• _Given exercise_: Copy out all of the material exactly as presented.

• _Source data_:
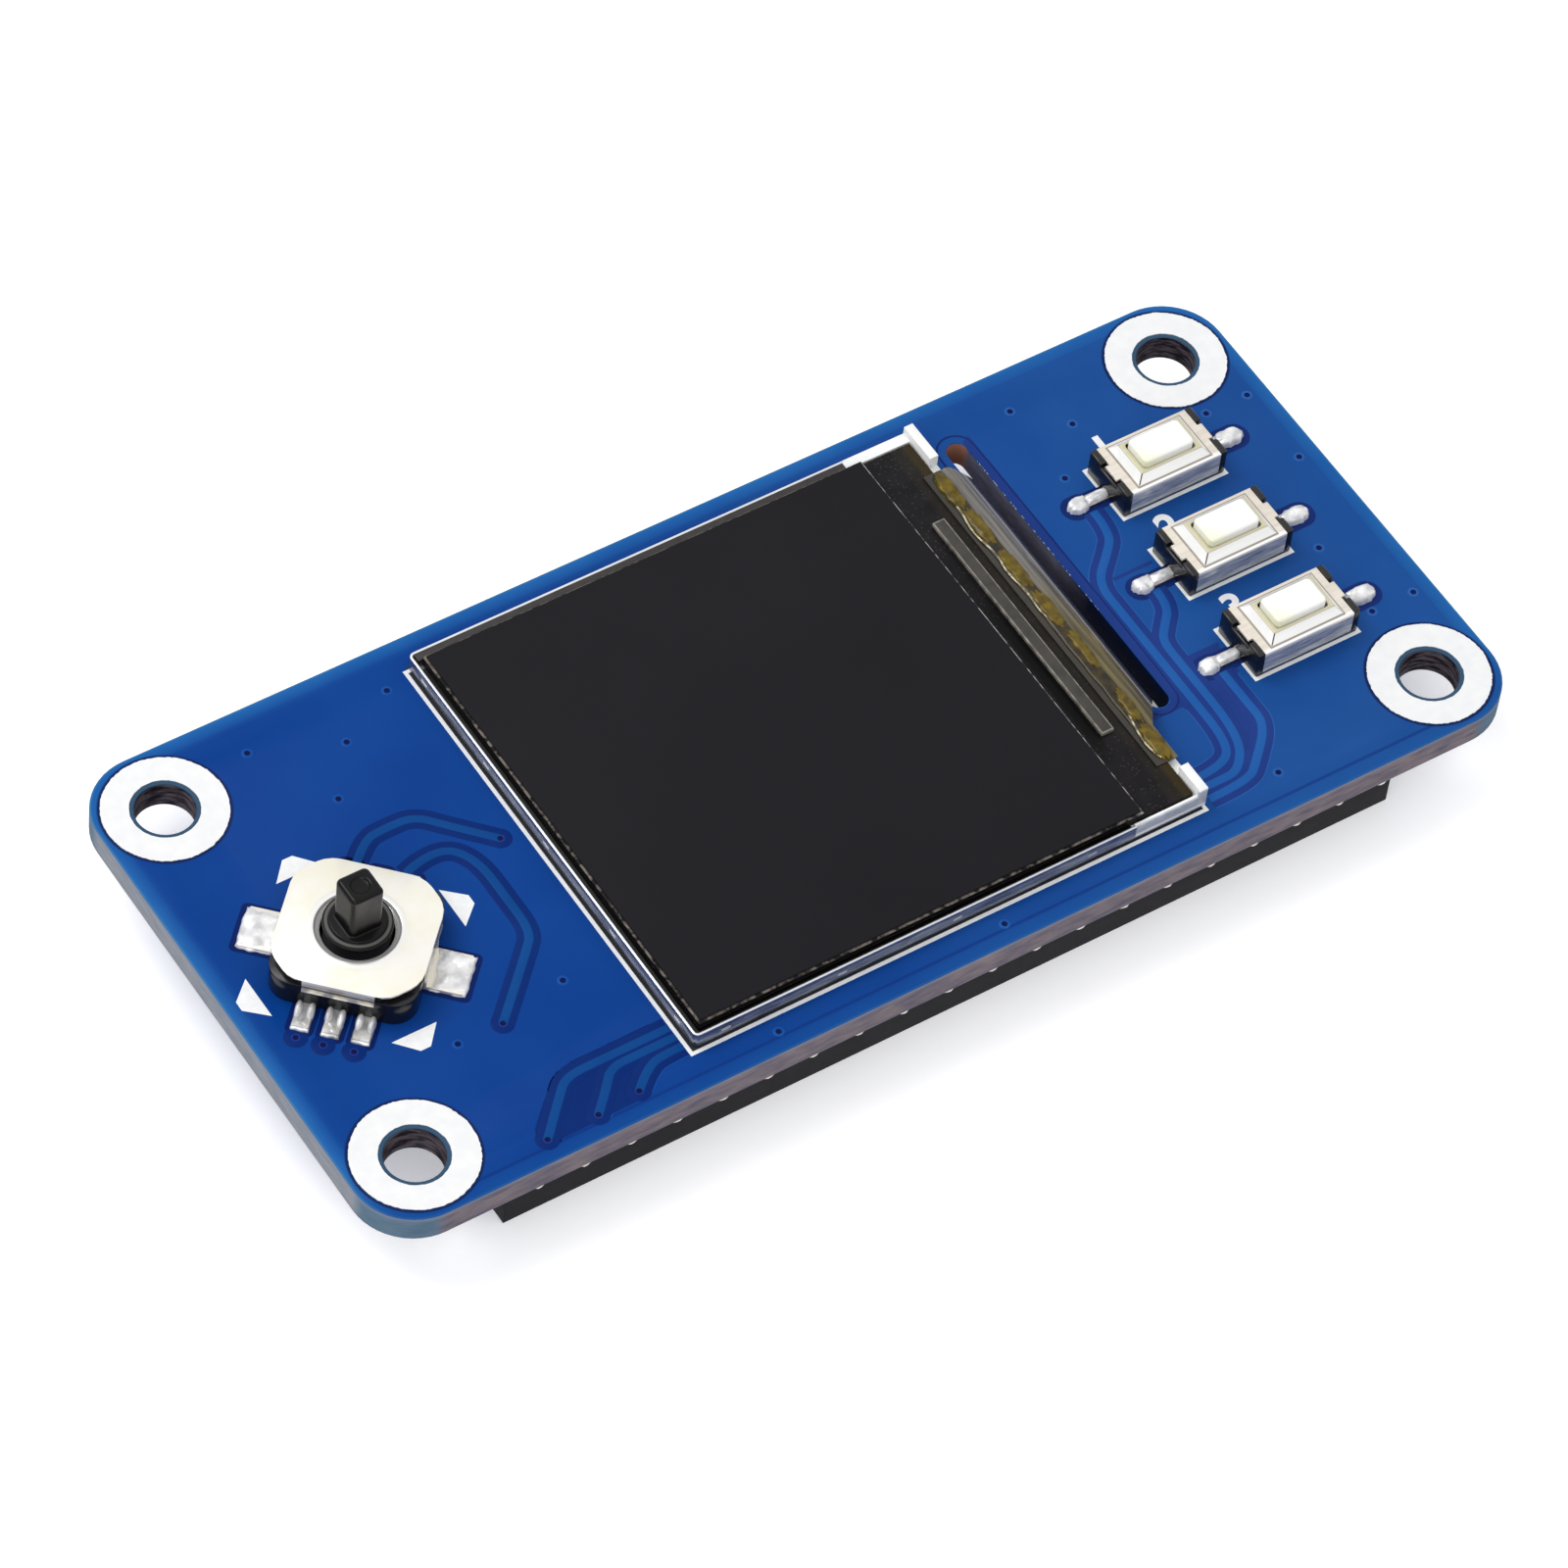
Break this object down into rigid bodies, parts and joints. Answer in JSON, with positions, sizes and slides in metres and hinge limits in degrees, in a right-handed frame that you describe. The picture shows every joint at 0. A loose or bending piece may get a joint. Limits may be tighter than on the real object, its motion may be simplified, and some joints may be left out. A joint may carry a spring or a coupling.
{
  "type": "lcd display hat",
  "caption": "Small add-on circuit board with a square colour display, a row of press keys and a five-way stick on top, and a low pin socket strip below.",
  "frame": {"origin": "centre of the four mounting holes, on the board's underside", "axes": "+X along the board towards the press keys, +Y across it away from the socket strip, +Z out of the display side"},
  "size_m": [0.065, 0.03, 0.0103],
  "materials": {
    "blue_mask": "blue solder mask on a glass-fibre board",
    "tinned_copper": "hot-air levelled tin",
    "white_print": "white printed ink",
    "black_moulding": "black heat-proof moulding",
    "plated_contact": "plated spring contact",
    "black_tape": "double-sided foam tape",
    "bright_steel": "pressed bright plated steel",
    "white_moulding": "white moulded plastic",
    "clear_acrylic": "clear light guide",
    "milky_film": "milky diffusing film",
    "dark_film": "dark polarising film",
    "display_glass": "thin dark display glass",
    "screen_film": "dark satin polarising film",
    "bare_silicon": "bare silicon strip",
    "amber_flex": "amber flexible circuit",
    "amber_glue": "amber glue bead",
    "solder": "bright solder",
    "ivory_moulding": "ivory moulded plastic",
    "chip_black": "black chip body",
    "chip_tan": "tan ceramic"
  },
  "bodies": {
    "board": {"circuit_board": "blue_mask", "hole_rings": "tinned_copper", "board_print": "white_print", "header_housing": "black_moulding", "header_contacts": "plated_contact", "header_pads": "tinned_copper", "mounting_tape": "black_tape", "backlight_tray": "bright_steel", "backlight_frame": "white_moulding", "light_guide": "clear_acrylic", "optical_films": "milky_film", "rear_polariser": "dark_film", "tft_glass": "display_glass", "colour_filter_glass": "display_glass", "front_polariser": "screen_film", "driver_chip": "bare_silicon", "display_flex": "amber_flex", "flex_glue": "amber_glue", "flex_solder": "solder", "key_solder": "solder", "joystick_solder": "solder", "joystick_base": "black_moulding", "joystick_cover": "bright_steel", "joystick_leads": "plated_contact", "joystick_domes": "bright_steel", "resistor_bodies": "chip_black", "resistor_ends": "solder", "capacitor_bodies": "chip_tan", "capacitor_ends": "solder", "transistor_body": "chip_black", "transistor_leads": "solder", "key_1_base": "black_moulding", "key_1_cover": "bright_steel", "key_1_dome": "bright_steel", "key_1_leads": "plated_contact", "key_2_base": "black_moulding", "key_2_cover": "bright_steel", "key_2_dome": "bright_steel", "key_2_leads": "plated_contact", "key_3_base": "black_moulding", "key_3_cover": "bright_steel", "key_3_dome": "bright_steel", "key_3_leads": "plated_contact"},
    "key_1": {"key_1_plunger": "ivory_moulding"},
    "key_2": {"key_2_plunger": "ivory_moulding"},
    "key_3": {"key_3_plunger": "ivory_moulding"},
    "stick_gimbal": {"joystick_gimbal": "black_moulding"},
    "stick_driver": {"joystick_driver": "black_moulding"},
    "stick": {"joystick_stem": "black_moulding"}
  },
  "joints": [
    {"name": "key_1_press", "type": "slide", "parent": "board", "child": "key_1", "axis": [0, 0, -1], "range_m": [0, 0.00025], "stiffness_N_per_m": 800},
    {"name": "key_2_press", "type": "slide", "parent": "board", "child": "key_2", "axis": [0, 0, -1], "range_m": [0, 0.00025], "stiffness_N_per_m": 800},
    {"name": "key_3_press", "type": "slide", "parent": "board", "child": "key_3", "axis": [0, 0, -1], "range_m": [0, 0.00025], "stiffness_N_per_m": 800},
    {"name": "stick_tilt_x", "type": "hinge", "parent": "board", "child": "stick_gimbal", "pos_m": [-0.02543, -0.00022, 0.00275], "axis": [1, 0, 0], "range_deg": [-7, 7], "stiffness_Nm_per_rad": 0.01},
    {"name": "stick_tilt_y", "type": "hinge", "parent": "stick_gimbal", "child": "stick_driver", "pos_m": [-0.02543, -0.00022, 0.00275], "axis": [0, 1, 0], "range_deg": [-7, 7], "stiffness_Nm_per_rad": 0.01},
    {"name": "stick_press", "type": "slide", "parent": "stick_driver", "child": "stick", "axis": [0, 0, -1], "range_m": [0, 0.00018], "stiffness_N_per_m": 800}
  ]
}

• _Exercise response_:
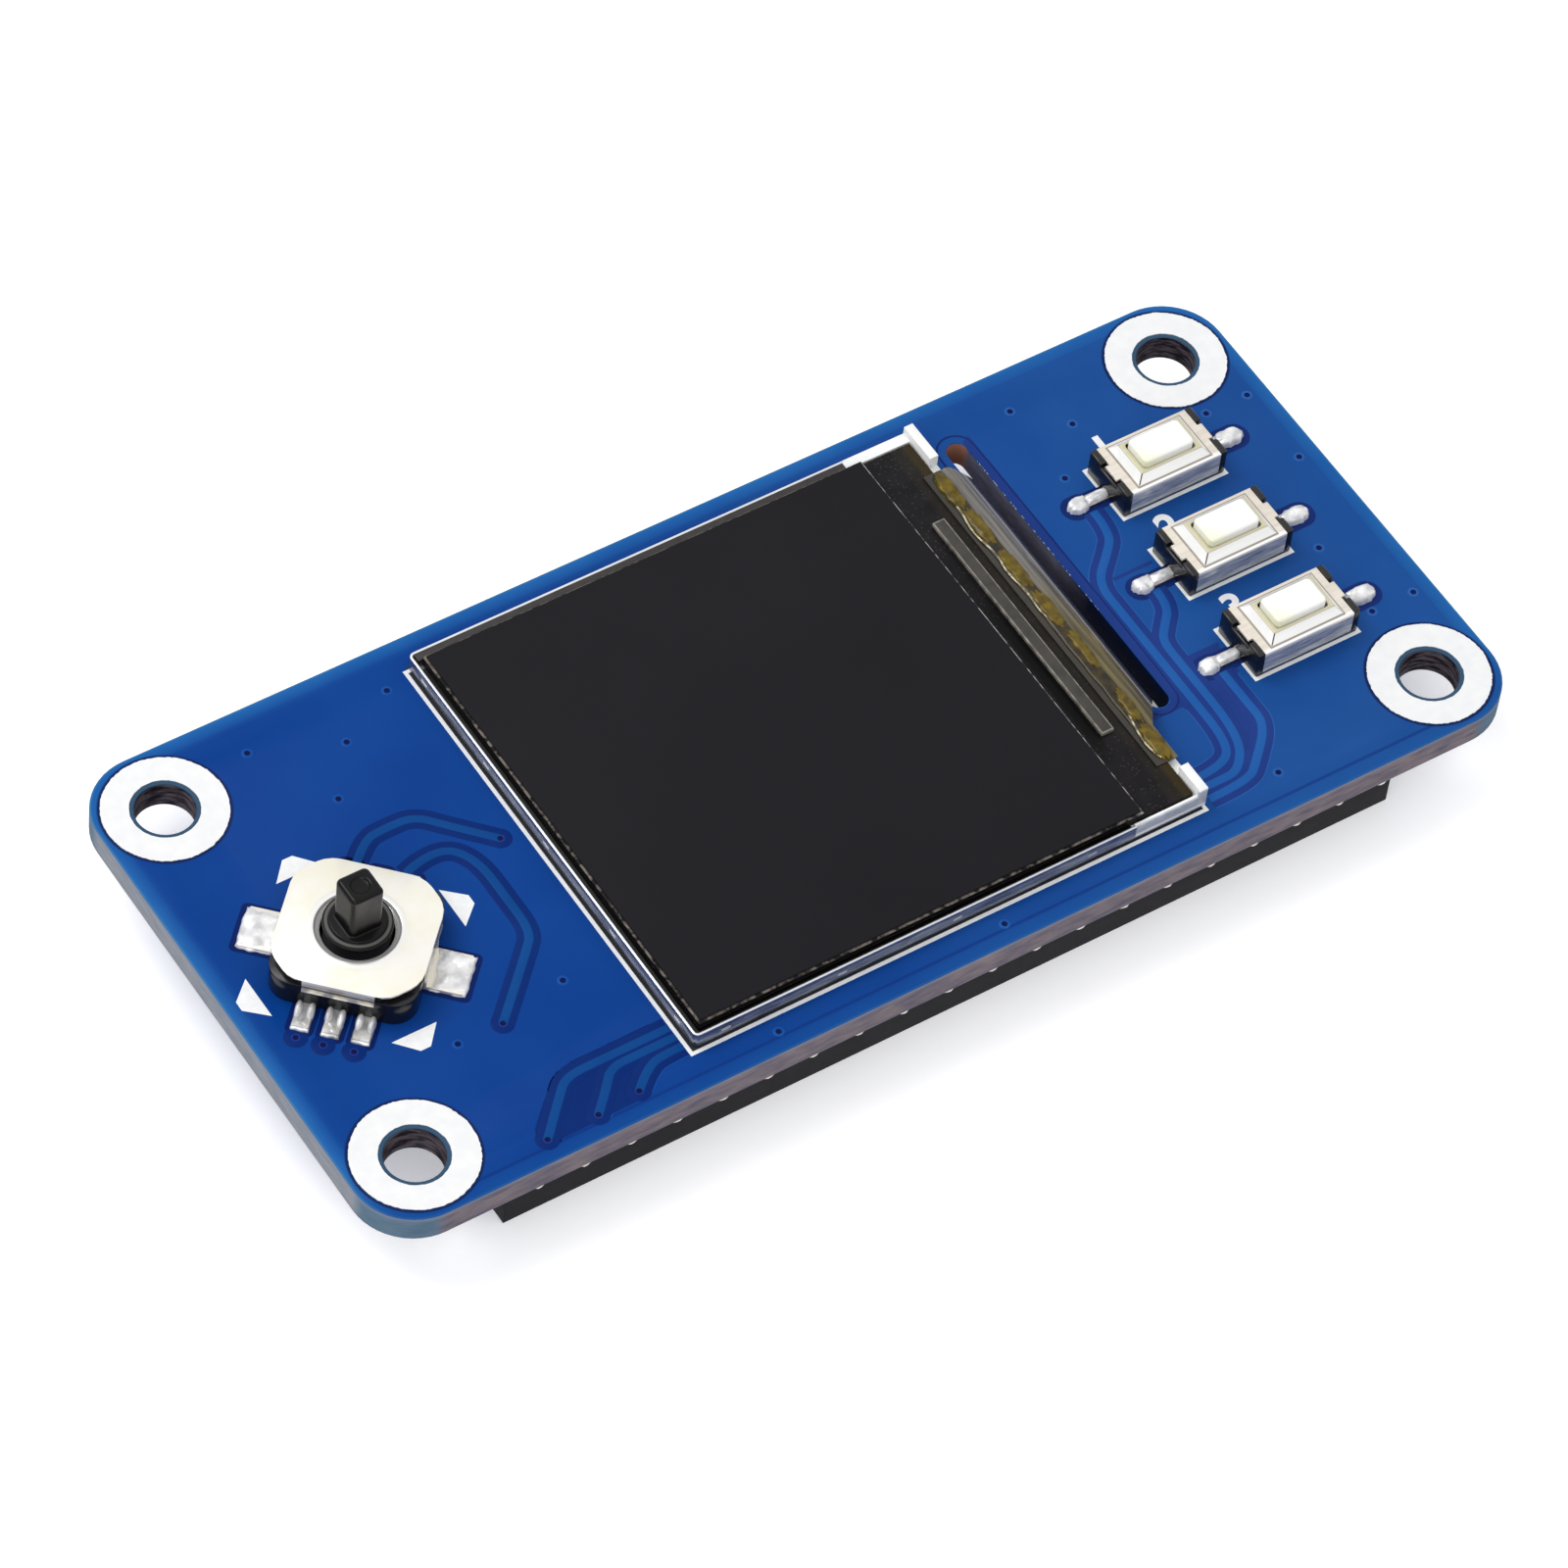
Break this object down into rigid bodies, parts and joints. Answer in JSON, with positions, sizes and slides in metres and hinge limits in degrees, in a right-handed frame that you describe. The picture shows every joint at 0. A loose or bending piece may get a joint. Limits may be tighter than on the real object, its motion may be simplified, and some joints may be left out. A joint may carry a spring or a coupling.
{
  "type": "lcd display hat",
  "caption": "Small add-on circuit board with a square colour display, a row of press keys and a five-way stick on top, and a low pin socket strip below.",
  "frame": {"origin": "centre of the four mounting holes, on the board's underside", "axes": "+X along the board towards the press keys, +Y across it away from the socket strip, +Z out of the display side"},
  "size_m": [0.065, 0.03, 0.0103],
  "materials": {
    "blue_mask": "blue solder mask on a glass-fibre board",
    "tinned_copper": "hot-air levelled tin",
    "white_print": "white printed ink",
    "black_moulding": "black heat-proof moulding",
    "plated_contact": "plated spring contact",
    "black_tape": "double-sided foam tape",
    "bright_steel": "pressed bright plated steel",
    "white_moulding": "white moulded plastic",
    "clear_acrylic": "clear light guide",
    "milky_film": "milky diffusing film",
    "dark_film": "dark polarising film",
    "display_glass": "thin dark display glass",
    "screen_film": "dark satin polarising film",
    "bare_silicon": "bare silicon strip",
    "amber_flex": "amber flexible circuit",
    "amber_glue": "amber glue bead",
    "solder": "bright solder",
    "ivory_moulding": "ivory moulded plastic",
    "chip_black": "black chip body",
    "chip_tan": "tan ceramic"
  },
  "bodies": {
    "board": {"circuit_board": "blue_mask", "hole_rings": "tinned_copper", "board_print": "white_print", "header_housing": "black_moulding", "header_contacts": "plated_contact", "header_pads": "tinned_copper", "mounting_tape": "black_tape", "backlight_tray": "bright_steel", "backlight_frame": "white_moulding", "light_guide": "clear_acrylic", "optical_films": "milky_film", "rear_polariser": "dark_film", "tft_glass": "display_glass", "colour_filter_glass": "display_glass", "front_polariser": "screen_film", "driver_chip": "bare_silicon", "display_flex": "amber_flex", "flex_glue": "amber_glue", "flex_solder": "solder", "key_solder": "solder", "joystick_solder": "solder", "joystick_base": "black_moulding", "joystick_cover": "bright_steel", "joystick_leads": "plated_contact", "joystick_domes": "bright_steel", "resistor_bodies": "chip_black", "resistor_ends": "solder", "capacitor_bodies": "chip_tan", "capacitor_ends": "solder", "transistor_body": "chip_black", "transistor_leads": "solder", "key_1_base": "black_moulding", "key_1_cover": "bright_steel", "key_1_dome": "bright_steel", "key_1_leads": "plated_contact", "key_2_base": "black_moulding", "key_2_cover": "bright_steel", "key_2_dome": "bright_steel", "key_2_leads": "plated_contact", "key_3_base": "black_moulding", "key_3_cover": "bright_steel", "key_3_dome": "bright_steel", "key_3_leads": "plated_contact"},
    "key_1": {"key_1_plunger": "ivory_moulding"},
    "key_2": {"key_2_plunger": "ivory_moulding"},
    "key_3": {"key_3_plunger": "ivory_moulding"},
    "stick_gimbal": {"joystick_gimbal": "black_moulding"},
    "stick_driver": {"joystick_driver": "black_moulding"},
    "stick": {"joystick_stem": "black_moulding"}
  },
  "joints": [
    {"name": "key_1_press", "type": "slide", "parent": "board", "child": "key_1", "axis": [0, 0, -1], "range_m": [0, 0.00025], "stiffness_N_per_m": 800},
    {"name": "key_2_press", "type": "slide", "parent": "board", "child": "key_2", "axis": [0, 0, -1], "range_m": [0, 0.00025], "stiffness_N_per_m": 800},
    {"name": "key_3_press", "type": "slide", "parent": "board", "child": "key_3", "axis": [0, 0, -1], "range_m": [0, 0.00025], "stiffness_N_per_m": 800},
    {"name": "stick_tilt_x", "type": "hinge", "parent": "board", "child": "stick_gimbal", "pos_m": [-0.02543, -0.00022, 0.00275], "axis": [1, 0, 0], "range_deg": [-7, 7], "stiffness_Nm_per_rad": 0.01},
    {"name": "stick_tilt_y", "type": "hinge", "parent": "stick_gimbal", "child": "stick_driver", "pos_m": [-0.02543, -0.00022, 0.00275], "axis": [0, 1, 0], "range_deg": [-7, 7], "stiffness_Nm_per_rad": 0.01},
    {"name": "stick_press", "type": "slide", "parent": "stick_driver", "child": "stick", "axis": [0, 0, -1], "range_m": [0, 0.00018], "stiffness_N_per_m": 800}
  ]
}